Subject:  Re: Transfering 403 Account Date:  4/20/1999  5:57 PM
Author:  TMFPixy Number:  10065 of 95571

Greetings, Dlee09. and welcome. You asked:

<<I currently work for a non-profit organization. In the upcoming month I am going to change jobs. Can I transfer the money from my 403B account into a self-directed IRA?? >>

The 403b is a qualified retirement plan. When you leave your job you may transfer qualified retirement plan proceeds to a traditional IRA at a mutual fund, broker or other IRA provider of your choice. Several things will be at play here. First, your plan may have restrictions as to when this transfer may occur. You'll have to check with your benefits folks about that. Second, to get this money to the regular IRA with no possibility for a tax problem, you should arrange for a direct transfer of all proceeds to your IRA. This is known as a custodian-to-custodian transfer. Both your plan custodian and future IRA custodian know how to do this and can guide you through the process. Ask them. You do not want to receive a check made out in your name for the pension proceeds. Why? Because if you do, the plan by law must withhold 20% for possible income taxes on the sum distributed. To complete a 100% rollover of the pension money, you must come up with the missing 20% from other resources, add that to the 80% you got from the plan, and deposit those proceeds into the IRA. Fail to do so, and at the end of your tax year the Infernal (sic) Revenue Service will call the missing 20% a distribution. You will be taxed on that money and, if you're younger than 59 1/2, assessed an additional excise tax of 10% for a premature distribution of retirement money. Arranging for a direct transfer of the pension money avoids that. You don't see the check, nothing is withheld for taxes, and 100% gets to the IRA without a problem.

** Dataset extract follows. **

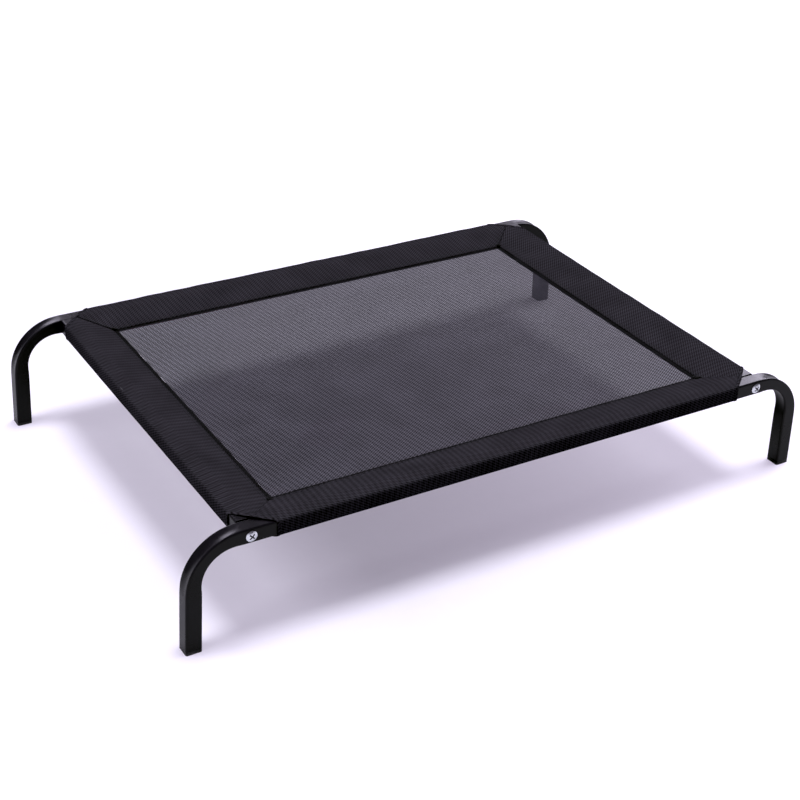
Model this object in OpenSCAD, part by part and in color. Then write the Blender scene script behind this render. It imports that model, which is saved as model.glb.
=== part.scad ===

One last item: If there is even a remote possibility that at some point in the future you may wish to transfer this money to a new employer's qualified retirement plan, do not mix these funds with any other IRA you may have or add anything else to the rollover IRA you establish for these funds. That way the proceeds and all earnings retain their eligibility for a later transfer to a new employer's plan. Put them in an existing IRA or add any other funds to this sum, and the IRS will say the money is now "tainted" and ineligible for a rollover to an employer's plan. To Fools, this is not an important point. We believe we can invest these funds to earn more than we could in an employer's plan anyway. Nevertheless, some folks find retaining this transfer eligibility desirable. Therefore, forewarned is forearmed.